In his book, Michael Walzer suggests that the Left should seriously engage with these forces and communities, rather than succumbing to or dismissing them. There is much to think about this argument. It represents a sequel of sorts to Nairn’s critique of Marxism. In the context of an ever-widening gap between Left forces and the nationalist right in Sri Lanka, I believe we should take stock of such arguments and build bridges, not with the nationalist right, but with the communities which the nationalist right targets.
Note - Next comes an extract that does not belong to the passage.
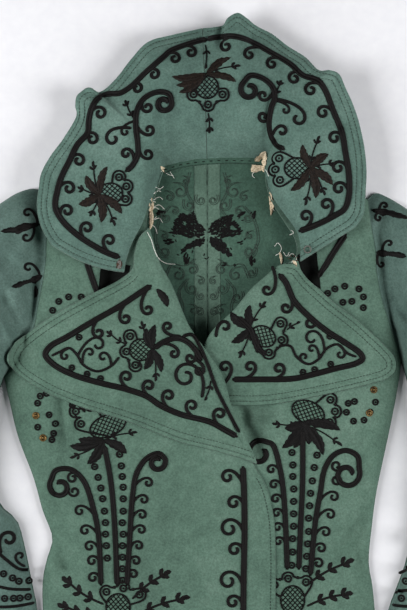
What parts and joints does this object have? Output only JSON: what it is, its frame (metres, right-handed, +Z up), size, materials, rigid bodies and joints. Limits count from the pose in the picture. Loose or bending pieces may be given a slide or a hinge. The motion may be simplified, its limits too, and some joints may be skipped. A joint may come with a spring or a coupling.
{
  "type": "basque jacket",
  "caption": "Wool basque jacket of the 1890s laid flat: wide fluted collar, turned-back revers, gigot sleeves and applied braid scrolls",
  "frame": {"origin": "middle of the laid-out jacket's bounding box, on the table it lies on", "axes": "+X toward the wearer's left, +Y from the hem toward the collar, +Z up off the table"},
  "size_m": [0.688, 0.8458, 0.0526],
  "materials": {
    "wool": "matt fulled wool cloth, fine twill under a soft nap",
    "braid": "black-brown silk and worsted braid, ribbed",
    "interfacing": "unbleached stiff linen, frayed",
    "thread": "cotton sewing thread",
    "steel": "dull steel wire",
    "brass": "tarnished metal beads"
  },
  "bodies": {
    "root": {"back_right": "wool", "back_left": "wool", "front_right": "wool", "front_left": "wool", "rever_right": "wool", "rever_left": "wool", "collar_right": "wool", "collar_left": "wool", "sleeve_right_top": "wool", "sleeve_right_under": "wool", "sleeve_left_top": "wool", "sleeve_left_under": "wool", "collar_braid_right": "braid", "collar_braid_left": "braid", "collar_scroll_right": "braid", "collar_scroll_left": "braid", "rever_braid_right": "braid", "rever_braid_left": "braid", "rever_stem_right": "braid", "rever_stem_left": "braid", "edge_braid": "braid", "shoulder_braid_right": "braid", "shoulder_braid_left": "braid", "front_stem_right_outer": "braid", "front_stem_right_centre": "braid", "front_stem_right_inner": "braid", "front_stem_left_outer": "braid", "front_stem_left_centre": "braid", "front_stem_left_inner": "braid", "neck_hook": "steel", "neck_eye": "steel"}
  },
  "joints": []
}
To do so, it is imperative that our Marxist theorists and commentators reflect on how they are seen by conservative-traditionalist elements in our society, and confront some of the more persistent stereotypes associated with the Left, such as its hostility to the past.
NB: This essay has benefitted substantially from conversations with Pasindu Nimsara Thennakoon, who provoked me to think of the ways in which the Sinhala middle-classes, particularly in rural areas, view Marxism and Marxists.